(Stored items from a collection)
──────

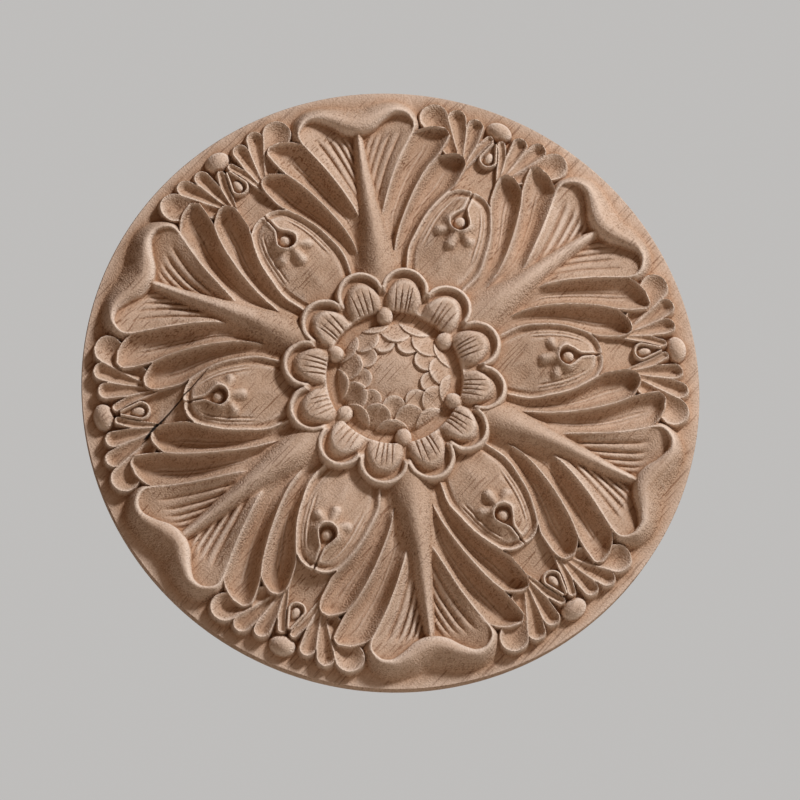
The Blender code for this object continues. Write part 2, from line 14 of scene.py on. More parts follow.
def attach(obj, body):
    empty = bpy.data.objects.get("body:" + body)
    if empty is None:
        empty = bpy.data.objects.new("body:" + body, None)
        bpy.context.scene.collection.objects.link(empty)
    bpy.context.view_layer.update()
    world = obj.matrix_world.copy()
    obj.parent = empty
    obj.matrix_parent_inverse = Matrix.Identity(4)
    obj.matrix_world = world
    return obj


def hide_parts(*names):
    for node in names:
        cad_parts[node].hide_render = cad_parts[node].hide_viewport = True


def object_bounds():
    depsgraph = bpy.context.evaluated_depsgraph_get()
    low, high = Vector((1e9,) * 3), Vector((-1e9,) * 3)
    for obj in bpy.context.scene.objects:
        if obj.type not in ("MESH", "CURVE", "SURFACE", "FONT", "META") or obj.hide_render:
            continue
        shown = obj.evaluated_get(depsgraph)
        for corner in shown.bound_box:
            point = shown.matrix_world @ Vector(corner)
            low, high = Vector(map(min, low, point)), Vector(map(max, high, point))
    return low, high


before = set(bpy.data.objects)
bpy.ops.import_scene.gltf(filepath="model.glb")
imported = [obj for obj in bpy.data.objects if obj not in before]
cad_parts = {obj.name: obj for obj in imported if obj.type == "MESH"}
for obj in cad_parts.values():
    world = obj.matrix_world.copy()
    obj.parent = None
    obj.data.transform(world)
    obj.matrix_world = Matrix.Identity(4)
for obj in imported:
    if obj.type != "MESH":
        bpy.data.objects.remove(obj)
cad_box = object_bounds()

# A millimetre in metres, and the least value that is divided by
MM = 0.001
TINY = 0.01

# Board
DISC_RADIUS = 150.0
BOARD_THICKNESS = 8.0
EDGE_CHAMFER = 0.4

# The carving repeats every sector, mirrored about each leaf's middle line
SECTOR = 60.0
HALF_SECTOR = SECTOR / 2

# Pairs below are (distance from the centre, size) unless they say otherwise, and heights are above the
# board. A shape is the two powers that round a profile: of the share of the way across, then of the rest.
# Beads and balls are (half width, half length, height).

# Rib down the middle of a large leaf
RIB_HALF_WIDTH = ((50, 9.9), (64, 8.8), (80, 6.0), (88, 5.1), (106, 4.0), (118, 3.2), (128, 2.4))
RIB_CREST = ((50, 15.6), (65, 16.6), (80, 15.6), (90, 13.8), (100, 11.2), (110, 8.6), (124, 6.2))
RIB_FOOT = ((50, 11.2), (66, 10.2), (84, 10.0), (97, 7.6), (111, 3.6), (121, 2.2), (132, 2.0))
RIB_END = 130.0
RIB_SHAPE = (1.9, 1.1)
RIB_ROUNDING = 0.3

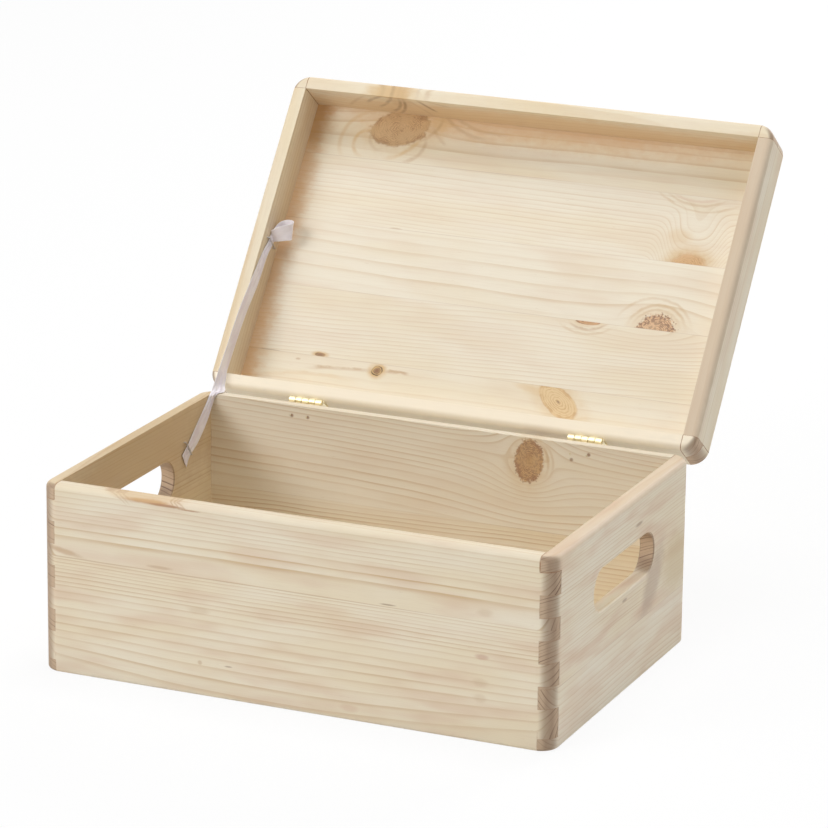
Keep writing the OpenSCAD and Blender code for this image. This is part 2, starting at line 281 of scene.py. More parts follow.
def board_axes(shader, board):
    """The shaded point's x, y and z with the lid shut, and how far it faces along the grain."""
    place = shader.add("ShaderNodeTexCoord", output=3)
    facing = shader.add("ShaderNodeTexCoord", output=1)
    if board.lid:
        turn = (math.radians(OPEN_ANGLE), 0, 0)
        hinge = Vector((0, HINGE_Y * MM, HINGE_Z * MM))
        back = hinge - Matrix.Rotation(turn[0], 3, "X") @ hinge
        shut = {"Vector": place, "Location": back, "Rotation": turn}
        place = shader.add("ShaderNodeMapping", {"vector_type": "POINT"}, shut)
        turned = {"Vector": facing, "Rotation": turn}
        facing = shader.add("ShaderNodeMapping", {"vector_type": "VECTOR"}, turned)
    x, y, z = (part * 1000 for part in shader.parts(place))
    along = abs(shader.parts(facing)[0 if board.grain == "x" else 1])
    return x, y, z, along


def joint_lines(x, y, z, board):
    """Where the dark hairlines of the finger joints and shoulders lie."""
    along, shoulder = (x, INNER_X) if board.grain == "x" else (y, INNER_Y)
    beyond = abs(along) - shoulder
    line = (abs(beyond) - z.ramp(*TOP_FINGER) * (0 if board.lid else 0.3)).ramp(0.34, 0.10)
    if board.lid:
        edge = abs(z - LID_FINGER)
    else:
        lowest = FINGER_EDGE - FINGER_PITCH / 2
        steps = (z.most(lowest) - FINGER_EDGE) / FINGER_PITCH + 0.5
        edge = (abs(steps.fract() - 0.5) * FINGER_PITCH).least(abs(z - LAST_FINGER))
        through = ((z - FINGER_EDGE) / (2 * FINGER_PITCH)).fract()
        butted = through.ramp(0.51, 0.49) if board.grain == "x" else through.ramp(0.49, 0.51)
        line = line * butted
    return (edge.ramp(0.30, 0.08) * beyond.ramp(-0.2, 0.0)).most(line)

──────

**What is expected:** From the data above, extract every line in its exact form.

**Final result:**
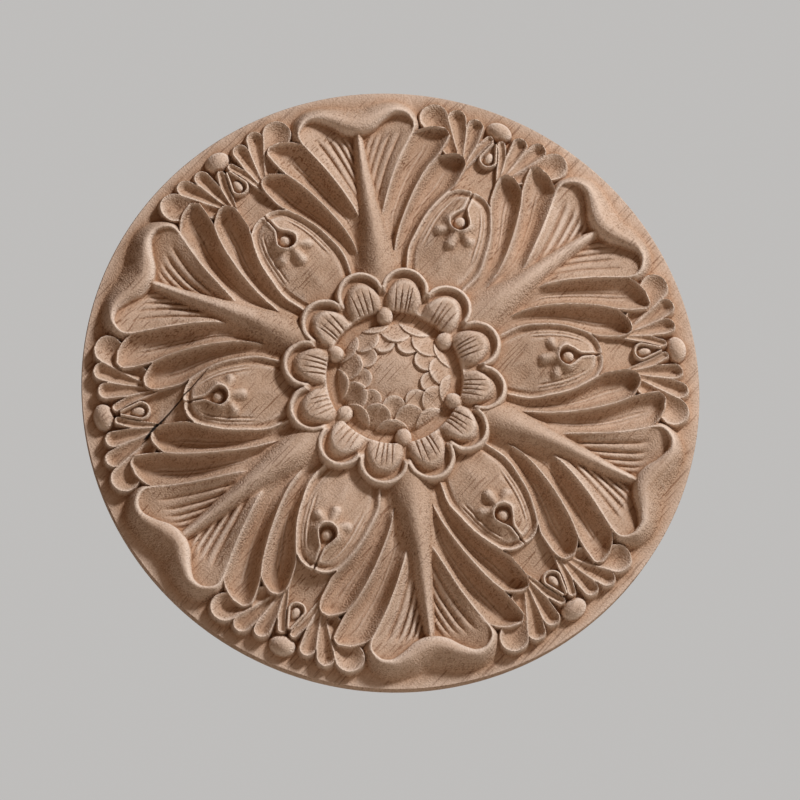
The Blender code for this object continues. Write part 2, from line 14 of scene.py on. More parts follow.
def attach(obj, body):
    empty = bpy.data.objects.get("body:" + body)
    if empty is None:
        empty = bpy.data.objects.new("body:" + body, None)
        bpy.context.scene.collection.objects.link(empty)
    bpy.context.view_layer.update()
    world = obj.matrix_world.copy()
    obj.parent = empty
    obj.matrix_parent_inverse = Matrix.Identity(4)
    obj.matrix_world = world
    return obj


def hide_parts(*names):
    for node in names:
        cad_parts[node].hide_render = cad_parts[node].hide_viewport = True


def object_bounds():
    depsgraph = bpy.context.evaluated_depsgraph_get()
    low, high = Vector((1e9,) * 3), Vector((-1e9,) * 3)
    for obj in bpy.context.scene.objects:
        if obj.type not in ("MESH", "CURVE", "SURFACE", "FONT", "META") or obj.hide_render:
            continue
        shown = obj.evaluated_get(depsgraph)
        for corner in shown.bound_box:
            point = shown.matrix_world @ Vector(corner)
            low, high = Vector(map(min, low, point)), Vector(map(max, high, point))
    return low, high


before = set(bpy.data.objects)
bpy.ops.import_scene.gltf(filepath="model.glb")
imported = [obj for obj in bpy.data.objects if obj not in before]
cad_parts = {obj.name: obj for obj in imported if obj.type == "MESH"}
for obj in cad_parts.values():
    world = obj.matrix_world.copy()
    obj.parent = None
    obj.data.transform(world)
    obj.matrix_world = Matrix.Identity(4)
for obj in imported:
    if obj.type != "MESH":
        bpy.data.objects.remove(obj)
cad_box = object_bounds()

# A millimetre in metres, and the least value that is divided by
MM = 0.001
TINY = 0.01

# Board
DISC_RADIUS = 150.0
BOARD_THICKNESS = 8.0
EDGE_CHAMFER = 0.4

# The carving repeats every sector, mirrored about each leaf's middle line
SECTOR = 60.0
HALF_SECTOR = SECTOR / 2

# Pairs below are (distance from the centre, size) unless they say otherwise, and heights are above the
# board. A shape is the two powers that round a profile: of the share of the way across, then of the rest.
# Beads and balls are (half width, half length, height).

# Rib down the middle of a large leaf
RIB_HALF_WIDTH = ((50, 9.9), (64, 8.8), (80, 6.0), (88, 5.1), (106, 4.0), (118, 3.2), (128, 2.4))
RIB_CREST = ((50, 15.6), (65, 16.6), (80, 15.6), (90, 13.8), (100, 11.2), (110, 8.6), (124, 6.2))
RIB_FOOT = ((50, 11.2), (66, 10.2), (84, 10.0), (97, 7.6), (111, 3.6), (121, 2.2), (132, 2.0))
RIB_END = 130.0
RIB_SHAPE = (1.9, 1.1)
RIB_ROUNDING = 0.3

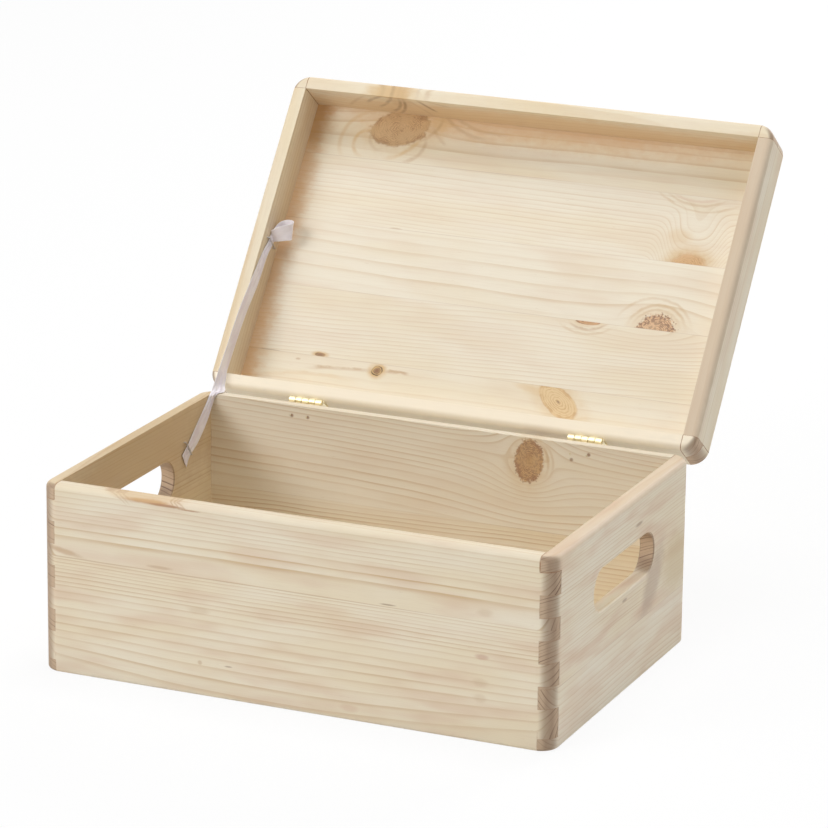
Keep writing the OpenSCAD and Blender code for this image. This is part 2, starting at line 281 of scene.py. More parts follow.
def board_axes(shader, board):
    """The shaded point's x, y and z with the lid shut, and how far it faces along the grain."""
    place = shader.add("ShaderNodeTexCoord", output=3)
    facing = shader.add("ShaderNodeTexCoord", output=1)
    if board.lid:
        turn = (math.radians(OPEN_ANGLE), 0, 0)
        hinge = Vector((0, HINGE_Y * MM, HINGE_Z * MM))
        back = hinge - Matrix.Rotation(turn[0], 3, "X") @ hinge
        shut = {"Vector": place, "Location": back, "Rotation": turn}
        place = shader.add("ShaderNodeMapping", {"vector_type": "POINT"}, shut)
        turned = {"Vector": facing, "Rotation": turn}
        facing = shader.add("ShaderNodeMapping", {"vector_type": "VECTOR"}, turned)
    x, y, z = (part * 1000 for part in shader.parts(place))
    along = abs(shader.parts(facing)[0 if board.grain == "x" else 1])
    return x, y, z, along


def joint_lines(x, y, z, board):
    """Where the dark hairlines of the finger joints and shoulders lie."""
    along, shoulder = (x, INNER_X) if board.grain == "x" else (y, INNER_Y)
    beyond = abs(along) - shoulder
    line = (abs(beyond) - z.ramp(*TOP_FINGER) * (0 if board.lid else 0.3)).ramp(0.34, 0.10)
    if board.lid:
        edge = abs(z - LID_FINGER)
    else:
        lowest = FINGER_EDGE - FINGER_PITCH / 2
        steps = (z.most(lowest) - FINGER_EDGE) / FINGER_PITCH + 0.5
        edge = (abs(steps.fract() - 0.5) * FINGER_PITCH).least(abs(z - LAST_FINGER))
        through = ((z - FINGER_EDGE) / (2 * FINGER_PITCH)).fract()
        butted = through.ramp(0.51, 0.49) if board.grain == "x" else through.ramp(0.49, 0.51)
        line = line * butted
    return (edge.ramp(0.30, 0.08) * beyond.ramp(-0.2, 0.0)).most(line)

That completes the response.